--- Start of Source records ---

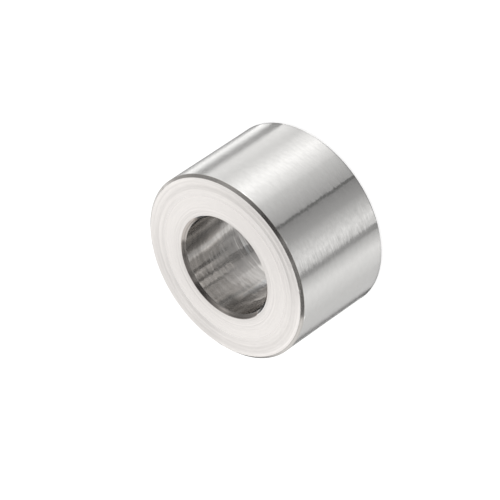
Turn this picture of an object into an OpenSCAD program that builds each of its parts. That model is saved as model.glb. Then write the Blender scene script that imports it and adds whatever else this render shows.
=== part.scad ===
// Spacer sleeve: a plain round ring, turned from stainless bar in one piece.
// It slides over a bolt and keeps the two parts on either side of it apart.
// It stands on one end face, with its axis along +Z and the origin at the
// middle of that face. Both ends are alike, so it fits either way up.

/* [Sleeve] */
// Outer diameter of the sleeve
outer_d = 20; // [14:0.5:60]
// Length from one end face to the other
length = 12; // [3:0.5:100]
// Width of the 45 degree chamfer round the outside of each end face
outer_chamfer = 0.3; // [0.1:0.05:0.5]

/* [Bore] */
// Diameter of the bore, wide enough for an M10 bolt to pass
bore_d = 10.5; // [4:0.1:12]
// Width of the 45 degree chamfer round the bore at each end face
bore_chamfer = 0.35; // [0.1:0.05:0.45]

/* [Hidden] */
// Colour of clean turned stainless steel
steel = [0.79, 0.78, 0.76];
// Facets round the sleeve in the preview
$fn = 128;
outer_r = outer_d / 2;
bore_r = bore_d / 2;
// Inner and outer radius of the flat ring that each end face is
face_inner_r = bore_r + bore_chamfer;
face_outer_r = outer_r - outer_chamfer;

// Half of the sleeve's cross-section, with radius along X and height along Y.
// It runs along the bottom face, up the outer wall, back along the top face
// and down the bore, with a chamfer at each of the four corners.
module wall_section() {
    polygon([
        [face_inner_r, 0],
        [face_outer_r, 0],
        [outer_r, outer_chamfer],
        [outer_r, length - outer_chamfer],
        [face_outer_r, length],
        [face_inner_r, length],
        [bore_r, length - bore_chamfer],
        [bore_r, bore_chamfer],
    ]);
}

// The whole sleeve, its cross-section turned about the axis as on a lathe
module sleeve() {
    color(steel)
        rotate_extrude()
            wall_section();
}

sleeve();
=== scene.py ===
# %% [markdown]
# A turned spacer sleeve in bare stainless steel
#
# The sleeve is a short, thick ring cut from round bar. A bolt passes through its bore, and its two
# flat ends keep two parts a set distance apart. The construction comes from the packed model, which
# already has the right size. This script gives it the look of real turned metal: the finely faced
# ends, the smooth outer wall, the darker bore, and the thin bright and dark chamfers between them.

# %% Load the packed model
import math

import bpy
from mathutils import Matrix, Vector


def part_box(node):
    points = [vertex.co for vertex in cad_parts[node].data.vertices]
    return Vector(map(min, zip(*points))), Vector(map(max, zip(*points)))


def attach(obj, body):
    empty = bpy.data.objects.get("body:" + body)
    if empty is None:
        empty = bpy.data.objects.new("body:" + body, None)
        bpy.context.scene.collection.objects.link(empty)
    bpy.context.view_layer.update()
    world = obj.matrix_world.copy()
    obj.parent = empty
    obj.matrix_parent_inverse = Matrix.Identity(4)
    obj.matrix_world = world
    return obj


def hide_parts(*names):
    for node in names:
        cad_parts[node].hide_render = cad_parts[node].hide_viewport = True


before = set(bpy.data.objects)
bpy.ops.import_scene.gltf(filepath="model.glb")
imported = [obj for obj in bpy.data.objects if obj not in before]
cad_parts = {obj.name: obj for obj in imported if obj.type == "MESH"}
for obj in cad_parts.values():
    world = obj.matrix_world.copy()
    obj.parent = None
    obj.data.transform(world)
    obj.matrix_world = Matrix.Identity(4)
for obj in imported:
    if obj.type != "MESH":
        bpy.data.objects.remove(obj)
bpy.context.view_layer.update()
MM = 0.001
print("packed nodes:", sorted(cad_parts))

# %% [markdown]
# The sizes
#
# Every size is read off the packed model, so the metal always fits it. The packed mesh has its
# corners exactly on the turned surfaces, so the smallest radius anywhere is the bore, and the
# corners that lie on the top plane give the inner and outer edge of the flat end.

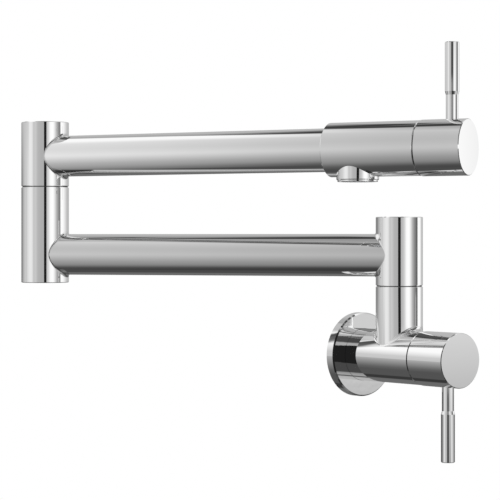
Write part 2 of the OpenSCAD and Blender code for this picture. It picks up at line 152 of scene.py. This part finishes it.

--- End of Source records ---

**What you should do**
Everything from the line containing "as on a lathe" down to the line containing "zip(*points))), Vector(map(max, zip(*points)))" should be retyped exactly, both lines included, and nothing more.

**Response below**
// The whole sleeve, its cross-section turned about the axis as on a lathe
module sleeve() {
    color(steel)
        rotate_extrude()
            wall_section();
}

sleeve();
=== scene.py ===
# %% [markdown]
# A turned spacer sleeve in bare stainless steel
#
# The sleeve is a short, thick ring cut from round bar. A bolt passes through its bore, and its two
# flat ends keep two parts a set distance apart. The construction comes from the packed model, which
# already has the right size. This script gives it the look of real turned metal: the finely faced
# ends, the smooth outer wall, the darker bore, and the thin bright and dark chamfers between them.

# %% Load the packed model
import math

import bpy
from mathutils import Matrix, Vector


def part_box(node):
    points = [vertex.co for vertex in cad_parts[node].data.vertices]
    return Vector(map(min, zip(*points))), Vector(map(max, zip(*points)))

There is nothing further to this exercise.